##### Task data

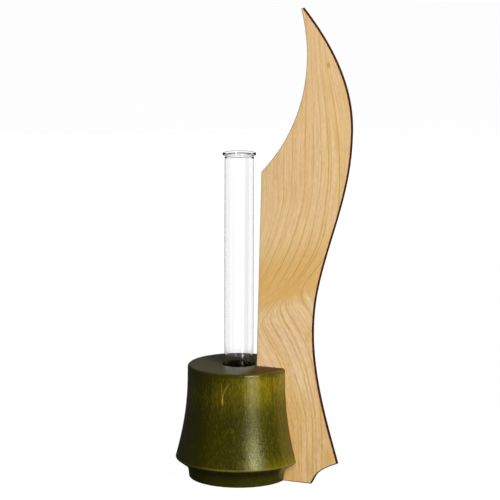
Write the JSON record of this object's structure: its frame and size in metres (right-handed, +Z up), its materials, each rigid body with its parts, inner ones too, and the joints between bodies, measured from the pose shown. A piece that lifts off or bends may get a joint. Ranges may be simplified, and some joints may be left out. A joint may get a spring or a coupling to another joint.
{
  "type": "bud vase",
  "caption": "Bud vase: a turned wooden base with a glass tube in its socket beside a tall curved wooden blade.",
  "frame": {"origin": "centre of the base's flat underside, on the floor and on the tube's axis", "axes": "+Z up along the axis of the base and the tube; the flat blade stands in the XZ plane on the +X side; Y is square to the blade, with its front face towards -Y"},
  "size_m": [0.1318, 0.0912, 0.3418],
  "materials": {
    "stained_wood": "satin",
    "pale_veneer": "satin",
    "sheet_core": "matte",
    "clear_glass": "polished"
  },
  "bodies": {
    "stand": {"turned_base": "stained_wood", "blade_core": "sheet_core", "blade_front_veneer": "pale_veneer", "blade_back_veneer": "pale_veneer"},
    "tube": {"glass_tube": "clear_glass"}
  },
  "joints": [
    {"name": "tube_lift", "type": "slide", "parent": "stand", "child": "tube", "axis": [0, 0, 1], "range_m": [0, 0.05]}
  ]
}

##########
##### Task data

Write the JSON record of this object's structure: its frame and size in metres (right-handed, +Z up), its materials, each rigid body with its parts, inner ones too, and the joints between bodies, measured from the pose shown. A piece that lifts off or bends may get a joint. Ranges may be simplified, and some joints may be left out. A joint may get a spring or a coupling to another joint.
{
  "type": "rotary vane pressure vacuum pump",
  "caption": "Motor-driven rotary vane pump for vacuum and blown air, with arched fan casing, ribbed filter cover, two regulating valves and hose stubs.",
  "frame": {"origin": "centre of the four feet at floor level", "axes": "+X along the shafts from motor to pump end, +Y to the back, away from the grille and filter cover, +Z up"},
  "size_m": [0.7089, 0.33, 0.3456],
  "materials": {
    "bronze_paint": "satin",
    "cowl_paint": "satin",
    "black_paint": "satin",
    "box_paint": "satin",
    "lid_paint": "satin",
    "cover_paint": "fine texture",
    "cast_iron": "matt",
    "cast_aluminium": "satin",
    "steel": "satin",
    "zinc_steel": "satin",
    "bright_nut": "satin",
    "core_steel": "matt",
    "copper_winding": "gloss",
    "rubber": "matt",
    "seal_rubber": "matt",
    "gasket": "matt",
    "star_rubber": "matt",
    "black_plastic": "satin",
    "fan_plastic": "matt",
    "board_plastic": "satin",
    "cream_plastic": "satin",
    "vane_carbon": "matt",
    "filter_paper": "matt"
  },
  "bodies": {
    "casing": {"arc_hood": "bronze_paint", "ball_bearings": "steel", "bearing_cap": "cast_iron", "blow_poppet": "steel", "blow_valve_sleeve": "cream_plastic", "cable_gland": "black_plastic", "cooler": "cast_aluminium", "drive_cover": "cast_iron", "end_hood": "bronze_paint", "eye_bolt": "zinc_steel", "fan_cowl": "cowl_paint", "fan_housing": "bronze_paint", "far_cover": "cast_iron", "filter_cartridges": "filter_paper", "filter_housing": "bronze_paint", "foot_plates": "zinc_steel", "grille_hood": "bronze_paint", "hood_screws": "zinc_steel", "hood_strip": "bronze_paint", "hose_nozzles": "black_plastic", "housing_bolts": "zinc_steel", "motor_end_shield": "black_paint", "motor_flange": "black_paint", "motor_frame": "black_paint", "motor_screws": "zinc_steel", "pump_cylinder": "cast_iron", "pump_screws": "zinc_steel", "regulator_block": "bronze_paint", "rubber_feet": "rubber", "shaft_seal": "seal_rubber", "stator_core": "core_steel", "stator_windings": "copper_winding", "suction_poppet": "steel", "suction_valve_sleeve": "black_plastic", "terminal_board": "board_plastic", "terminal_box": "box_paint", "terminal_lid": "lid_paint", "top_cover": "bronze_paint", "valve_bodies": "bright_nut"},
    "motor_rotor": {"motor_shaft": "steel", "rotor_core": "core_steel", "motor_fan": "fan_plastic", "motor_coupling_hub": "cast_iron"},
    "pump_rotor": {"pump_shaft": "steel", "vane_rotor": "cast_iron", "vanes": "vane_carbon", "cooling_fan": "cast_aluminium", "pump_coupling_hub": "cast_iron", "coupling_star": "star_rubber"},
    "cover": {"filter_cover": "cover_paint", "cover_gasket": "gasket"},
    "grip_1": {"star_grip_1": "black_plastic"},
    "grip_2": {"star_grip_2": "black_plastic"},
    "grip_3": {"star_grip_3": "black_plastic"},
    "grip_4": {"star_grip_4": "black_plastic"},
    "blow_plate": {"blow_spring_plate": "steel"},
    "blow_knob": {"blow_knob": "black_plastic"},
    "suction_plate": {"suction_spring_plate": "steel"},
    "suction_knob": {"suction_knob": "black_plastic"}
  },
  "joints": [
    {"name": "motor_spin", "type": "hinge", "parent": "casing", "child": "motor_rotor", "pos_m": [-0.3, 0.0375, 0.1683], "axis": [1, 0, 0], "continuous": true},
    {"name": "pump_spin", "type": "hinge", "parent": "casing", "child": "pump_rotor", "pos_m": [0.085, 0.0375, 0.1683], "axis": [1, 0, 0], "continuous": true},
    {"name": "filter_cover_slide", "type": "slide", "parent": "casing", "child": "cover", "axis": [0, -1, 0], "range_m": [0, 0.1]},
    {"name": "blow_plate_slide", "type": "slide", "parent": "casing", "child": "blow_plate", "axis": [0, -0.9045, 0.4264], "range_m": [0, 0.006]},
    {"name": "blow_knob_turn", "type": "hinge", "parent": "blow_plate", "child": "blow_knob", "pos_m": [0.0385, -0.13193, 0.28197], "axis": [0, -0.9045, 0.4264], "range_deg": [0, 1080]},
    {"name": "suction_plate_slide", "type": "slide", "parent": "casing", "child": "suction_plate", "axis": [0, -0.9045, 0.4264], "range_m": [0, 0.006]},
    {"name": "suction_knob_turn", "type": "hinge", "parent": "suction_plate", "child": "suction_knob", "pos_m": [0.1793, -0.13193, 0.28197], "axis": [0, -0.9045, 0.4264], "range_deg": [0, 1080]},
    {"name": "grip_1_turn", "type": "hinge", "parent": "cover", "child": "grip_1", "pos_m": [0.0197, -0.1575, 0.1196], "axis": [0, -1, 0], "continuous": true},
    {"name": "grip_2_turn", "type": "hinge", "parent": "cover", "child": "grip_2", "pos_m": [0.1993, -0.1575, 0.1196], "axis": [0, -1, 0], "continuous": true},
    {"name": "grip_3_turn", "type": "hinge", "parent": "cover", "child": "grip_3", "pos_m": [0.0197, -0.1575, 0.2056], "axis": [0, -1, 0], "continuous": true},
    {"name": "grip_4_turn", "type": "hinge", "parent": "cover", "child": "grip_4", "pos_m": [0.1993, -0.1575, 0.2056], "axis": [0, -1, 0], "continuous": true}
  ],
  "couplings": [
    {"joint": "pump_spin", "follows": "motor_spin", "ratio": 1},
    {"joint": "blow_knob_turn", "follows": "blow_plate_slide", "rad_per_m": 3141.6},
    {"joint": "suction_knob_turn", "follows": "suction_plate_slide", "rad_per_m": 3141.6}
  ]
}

##########
##### Task data

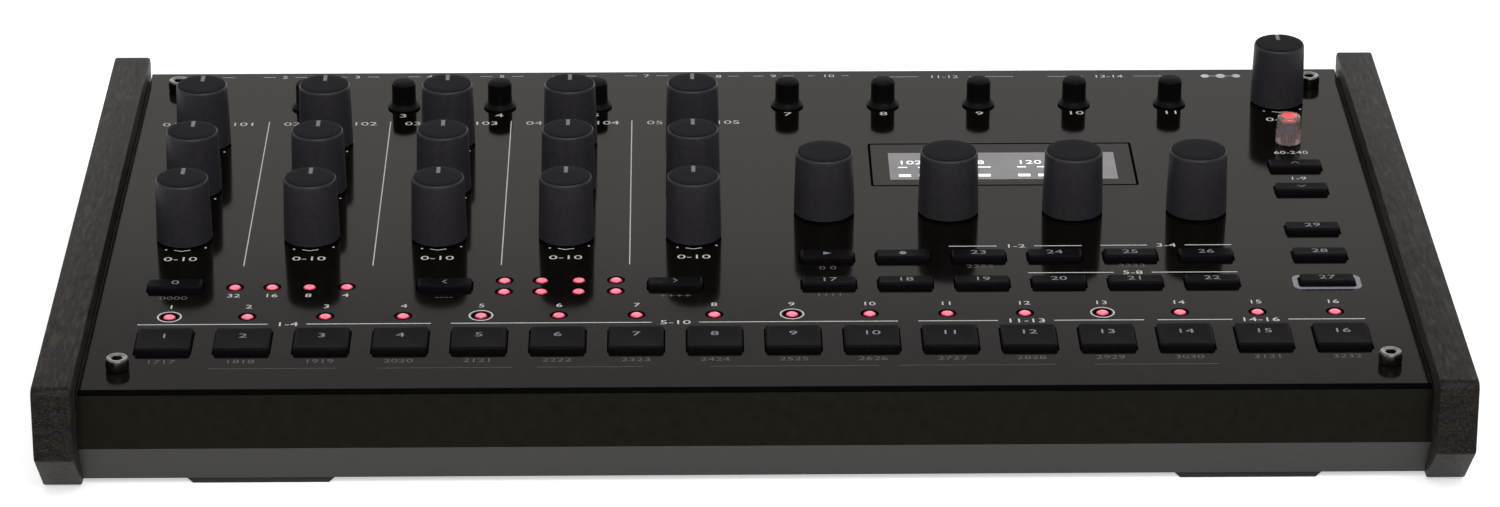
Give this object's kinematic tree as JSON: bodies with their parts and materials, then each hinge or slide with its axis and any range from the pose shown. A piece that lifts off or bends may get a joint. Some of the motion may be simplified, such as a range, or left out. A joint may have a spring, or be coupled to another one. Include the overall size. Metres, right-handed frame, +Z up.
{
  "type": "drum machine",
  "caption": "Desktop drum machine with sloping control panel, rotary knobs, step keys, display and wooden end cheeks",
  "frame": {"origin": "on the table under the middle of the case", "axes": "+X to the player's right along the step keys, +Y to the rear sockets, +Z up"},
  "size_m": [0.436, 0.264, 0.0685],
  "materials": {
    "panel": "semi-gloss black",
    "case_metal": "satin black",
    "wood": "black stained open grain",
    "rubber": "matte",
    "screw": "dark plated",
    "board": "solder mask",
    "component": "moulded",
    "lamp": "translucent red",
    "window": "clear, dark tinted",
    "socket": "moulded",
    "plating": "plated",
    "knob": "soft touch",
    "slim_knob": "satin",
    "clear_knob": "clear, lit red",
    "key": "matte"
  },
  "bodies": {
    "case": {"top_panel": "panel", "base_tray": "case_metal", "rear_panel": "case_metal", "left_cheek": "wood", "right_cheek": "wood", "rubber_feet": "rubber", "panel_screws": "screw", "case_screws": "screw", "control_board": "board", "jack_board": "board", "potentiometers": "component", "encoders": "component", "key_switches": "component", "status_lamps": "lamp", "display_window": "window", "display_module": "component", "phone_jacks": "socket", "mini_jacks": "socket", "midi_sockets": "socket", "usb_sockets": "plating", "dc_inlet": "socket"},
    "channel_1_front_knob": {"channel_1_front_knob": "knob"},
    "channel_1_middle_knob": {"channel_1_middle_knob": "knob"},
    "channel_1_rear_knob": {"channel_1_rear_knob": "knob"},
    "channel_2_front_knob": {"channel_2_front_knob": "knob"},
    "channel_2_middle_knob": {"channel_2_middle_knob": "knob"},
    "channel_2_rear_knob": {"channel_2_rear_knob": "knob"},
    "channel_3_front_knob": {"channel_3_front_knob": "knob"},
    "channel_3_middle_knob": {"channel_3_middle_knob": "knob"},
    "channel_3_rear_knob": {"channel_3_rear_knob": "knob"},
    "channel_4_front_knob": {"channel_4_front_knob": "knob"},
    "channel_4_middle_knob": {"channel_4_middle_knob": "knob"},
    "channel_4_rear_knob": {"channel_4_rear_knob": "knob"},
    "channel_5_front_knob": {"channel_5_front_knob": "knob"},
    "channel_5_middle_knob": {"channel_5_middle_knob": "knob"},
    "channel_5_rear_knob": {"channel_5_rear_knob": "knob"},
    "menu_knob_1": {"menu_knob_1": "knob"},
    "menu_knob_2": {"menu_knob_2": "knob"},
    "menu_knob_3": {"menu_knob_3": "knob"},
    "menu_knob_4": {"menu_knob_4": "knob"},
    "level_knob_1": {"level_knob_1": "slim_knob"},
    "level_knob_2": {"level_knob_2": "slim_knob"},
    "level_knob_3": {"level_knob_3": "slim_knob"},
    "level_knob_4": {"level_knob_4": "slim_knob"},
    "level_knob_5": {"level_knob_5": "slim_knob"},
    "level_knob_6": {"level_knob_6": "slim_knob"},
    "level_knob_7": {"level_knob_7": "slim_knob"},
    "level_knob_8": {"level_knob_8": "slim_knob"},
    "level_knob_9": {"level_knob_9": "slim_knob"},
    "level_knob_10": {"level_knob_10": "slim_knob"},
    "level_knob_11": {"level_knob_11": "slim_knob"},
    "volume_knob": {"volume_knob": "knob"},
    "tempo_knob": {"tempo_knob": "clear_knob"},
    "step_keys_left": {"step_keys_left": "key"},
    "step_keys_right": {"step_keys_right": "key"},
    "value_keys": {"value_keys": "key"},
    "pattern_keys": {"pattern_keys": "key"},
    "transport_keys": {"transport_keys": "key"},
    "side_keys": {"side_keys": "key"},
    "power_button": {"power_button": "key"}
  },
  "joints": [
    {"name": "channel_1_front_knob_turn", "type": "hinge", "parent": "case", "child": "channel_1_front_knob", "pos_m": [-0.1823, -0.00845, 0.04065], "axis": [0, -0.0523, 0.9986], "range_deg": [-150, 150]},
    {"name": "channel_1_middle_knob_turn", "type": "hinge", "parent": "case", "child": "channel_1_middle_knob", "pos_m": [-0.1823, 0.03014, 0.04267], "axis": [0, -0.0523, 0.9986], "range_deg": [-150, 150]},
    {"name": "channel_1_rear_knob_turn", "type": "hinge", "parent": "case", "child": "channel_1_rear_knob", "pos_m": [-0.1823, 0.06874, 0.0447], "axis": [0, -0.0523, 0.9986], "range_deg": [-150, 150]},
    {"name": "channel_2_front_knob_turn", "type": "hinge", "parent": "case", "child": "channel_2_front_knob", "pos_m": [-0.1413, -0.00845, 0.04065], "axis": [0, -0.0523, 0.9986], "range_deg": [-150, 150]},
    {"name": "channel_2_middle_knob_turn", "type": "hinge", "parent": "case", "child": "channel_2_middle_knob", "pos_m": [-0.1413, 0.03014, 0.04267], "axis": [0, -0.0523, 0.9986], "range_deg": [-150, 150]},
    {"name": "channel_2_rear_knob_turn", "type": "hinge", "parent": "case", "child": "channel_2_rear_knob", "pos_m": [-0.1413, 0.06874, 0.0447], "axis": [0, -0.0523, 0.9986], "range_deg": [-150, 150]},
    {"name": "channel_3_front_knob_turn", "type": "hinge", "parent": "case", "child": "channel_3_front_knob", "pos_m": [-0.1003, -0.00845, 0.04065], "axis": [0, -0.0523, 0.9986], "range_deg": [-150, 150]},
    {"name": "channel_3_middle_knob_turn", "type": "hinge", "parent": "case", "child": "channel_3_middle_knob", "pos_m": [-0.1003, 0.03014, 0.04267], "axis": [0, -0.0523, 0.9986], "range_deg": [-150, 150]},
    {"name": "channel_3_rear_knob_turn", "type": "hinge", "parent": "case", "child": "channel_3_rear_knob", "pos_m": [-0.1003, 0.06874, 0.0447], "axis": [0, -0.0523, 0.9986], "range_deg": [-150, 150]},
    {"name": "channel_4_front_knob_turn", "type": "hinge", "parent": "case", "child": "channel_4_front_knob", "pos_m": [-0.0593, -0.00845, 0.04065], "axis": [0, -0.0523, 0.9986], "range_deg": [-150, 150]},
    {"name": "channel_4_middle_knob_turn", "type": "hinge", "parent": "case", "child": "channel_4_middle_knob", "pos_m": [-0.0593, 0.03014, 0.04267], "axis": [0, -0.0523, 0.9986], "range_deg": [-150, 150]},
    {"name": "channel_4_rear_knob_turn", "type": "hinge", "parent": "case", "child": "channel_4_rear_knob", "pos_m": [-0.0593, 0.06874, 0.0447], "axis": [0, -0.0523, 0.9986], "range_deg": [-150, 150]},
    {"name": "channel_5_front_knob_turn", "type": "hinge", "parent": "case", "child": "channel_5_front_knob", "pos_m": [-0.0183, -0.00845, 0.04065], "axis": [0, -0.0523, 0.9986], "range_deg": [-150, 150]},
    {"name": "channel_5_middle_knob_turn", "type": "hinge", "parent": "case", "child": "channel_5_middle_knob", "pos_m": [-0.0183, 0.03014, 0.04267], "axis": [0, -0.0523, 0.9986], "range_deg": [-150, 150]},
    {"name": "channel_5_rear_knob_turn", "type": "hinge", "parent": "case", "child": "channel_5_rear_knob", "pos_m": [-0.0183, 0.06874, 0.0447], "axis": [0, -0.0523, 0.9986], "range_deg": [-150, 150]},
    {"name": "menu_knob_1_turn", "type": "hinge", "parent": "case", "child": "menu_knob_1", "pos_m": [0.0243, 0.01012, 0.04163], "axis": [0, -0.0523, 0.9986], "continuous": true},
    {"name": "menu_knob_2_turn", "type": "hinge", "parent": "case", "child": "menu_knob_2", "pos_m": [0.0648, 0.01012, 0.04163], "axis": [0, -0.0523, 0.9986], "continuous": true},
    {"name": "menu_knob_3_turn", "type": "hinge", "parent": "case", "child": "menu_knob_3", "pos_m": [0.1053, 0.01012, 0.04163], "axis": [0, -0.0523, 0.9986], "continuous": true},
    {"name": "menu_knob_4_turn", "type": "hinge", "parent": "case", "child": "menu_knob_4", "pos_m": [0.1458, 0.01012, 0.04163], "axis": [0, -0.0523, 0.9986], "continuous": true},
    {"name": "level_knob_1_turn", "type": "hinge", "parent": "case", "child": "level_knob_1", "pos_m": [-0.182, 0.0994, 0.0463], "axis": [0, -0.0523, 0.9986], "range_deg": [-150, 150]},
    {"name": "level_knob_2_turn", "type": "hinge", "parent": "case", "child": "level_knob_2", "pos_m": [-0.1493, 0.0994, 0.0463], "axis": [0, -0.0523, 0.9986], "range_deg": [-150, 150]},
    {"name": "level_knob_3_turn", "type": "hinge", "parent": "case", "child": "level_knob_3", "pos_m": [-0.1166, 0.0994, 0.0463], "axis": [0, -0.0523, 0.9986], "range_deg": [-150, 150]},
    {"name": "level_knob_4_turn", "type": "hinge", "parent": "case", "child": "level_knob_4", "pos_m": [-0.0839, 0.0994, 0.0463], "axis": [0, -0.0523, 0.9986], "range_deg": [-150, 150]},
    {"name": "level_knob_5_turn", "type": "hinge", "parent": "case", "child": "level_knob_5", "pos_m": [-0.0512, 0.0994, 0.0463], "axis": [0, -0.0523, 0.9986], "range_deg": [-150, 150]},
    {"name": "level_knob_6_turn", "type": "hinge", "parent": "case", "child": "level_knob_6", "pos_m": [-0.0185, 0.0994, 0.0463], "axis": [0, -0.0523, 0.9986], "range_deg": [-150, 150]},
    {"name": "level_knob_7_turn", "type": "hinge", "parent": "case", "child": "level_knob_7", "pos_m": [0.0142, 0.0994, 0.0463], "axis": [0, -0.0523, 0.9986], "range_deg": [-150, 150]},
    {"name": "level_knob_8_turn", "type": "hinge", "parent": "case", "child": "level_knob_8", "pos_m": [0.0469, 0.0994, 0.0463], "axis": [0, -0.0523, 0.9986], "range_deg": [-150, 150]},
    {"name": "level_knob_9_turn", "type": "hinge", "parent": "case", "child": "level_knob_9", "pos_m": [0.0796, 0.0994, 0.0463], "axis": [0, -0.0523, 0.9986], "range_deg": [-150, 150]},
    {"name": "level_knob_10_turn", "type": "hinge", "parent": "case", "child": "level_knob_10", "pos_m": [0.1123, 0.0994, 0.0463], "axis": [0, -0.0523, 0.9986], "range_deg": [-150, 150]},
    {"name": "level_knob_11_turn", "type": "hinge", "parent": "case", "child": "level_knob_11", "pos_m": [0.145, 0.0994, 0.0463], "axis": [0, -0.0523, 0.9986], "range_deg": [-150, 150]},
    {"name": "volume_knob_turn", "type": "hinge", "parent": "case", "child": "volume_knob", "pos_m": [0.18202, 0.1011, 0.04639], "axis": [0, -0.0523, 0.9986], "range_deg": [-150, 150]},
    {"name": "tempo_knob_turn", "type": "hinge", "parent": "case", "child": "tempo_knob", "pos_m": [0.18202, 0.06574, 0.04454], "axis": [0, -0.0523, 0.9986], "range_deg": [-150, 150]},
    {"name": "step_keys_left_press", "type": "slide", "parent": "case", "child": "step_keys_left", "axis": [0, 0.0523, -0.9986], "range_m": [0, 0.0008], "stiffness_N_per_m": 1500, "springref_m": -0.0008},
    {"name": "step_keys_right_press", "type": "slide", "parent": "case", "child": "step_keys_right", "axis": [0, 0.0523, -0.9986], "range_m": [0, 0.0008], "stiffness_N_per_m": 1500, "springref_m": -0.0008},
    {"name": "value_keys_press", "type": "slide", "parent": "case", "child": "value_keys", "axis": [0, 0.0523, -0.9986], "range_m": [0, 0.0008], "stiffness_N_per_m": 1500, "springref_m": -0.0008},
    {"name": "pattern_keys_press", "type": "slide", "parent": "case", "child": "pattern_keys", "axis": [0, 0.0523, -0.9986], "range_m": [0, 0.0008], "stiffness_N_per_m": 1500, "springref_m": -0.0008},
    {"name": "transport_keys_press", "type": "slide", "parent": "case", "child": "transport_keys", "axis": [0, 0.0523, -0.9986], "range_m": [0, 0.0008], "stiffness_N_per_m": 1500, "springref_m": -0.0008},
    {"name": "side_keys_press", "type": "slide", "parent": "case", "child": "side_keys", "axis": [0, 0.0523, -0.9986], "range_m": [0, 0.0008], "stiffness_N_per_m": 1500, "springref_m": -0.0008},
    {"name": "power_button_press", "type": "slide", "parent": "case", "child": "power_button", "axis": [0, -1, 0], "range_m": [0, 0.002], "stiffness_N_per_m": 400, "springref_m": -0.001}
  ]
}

##########

## Written exercise
Isolate the lines above that contain the word "from" and copy them.

## Task result
Write the JSON record of this object's structure: its frame and size in metres (right-handed, +Z up), its materials, each rigid body with its parts, inner ones too, and the joints between bodies, measured from the pose shown. A piece that lifts off or bends may get a joint. Ranges may be simplified, and some joints may be left out. A joint may get a spring or a coupling to another joint.
Write the JSON record of this object's structure: its frame and size in metres (right-handed, +Z up), its materials, each rigid body with its parts, inner ones too, and the joints between bodies, measured from the pose shown. A piece that lifts off or bends may get a joint. Ranges may be simplified, and some joints may be left out. A joint may get a spring or a coupling to another joint.
  "frame": {"origin": "centre of the four feet at floor level", "axes": "+X along the shafts from motor to pump end, +Y to the back, away from the grille and filter cover, +Z up"},
Give this object's kinematic tree as JSON: bodies with their parts and materials, then each hinge or slide with its axis and any range from the pose shown. A piece that lifts off or bends may get a joint. Some of the motion may be simplified, such as a range, or left out. A joint may have a spring, or be coupled to another one. Include the overall size. Metres, right-handed frame, +Z up.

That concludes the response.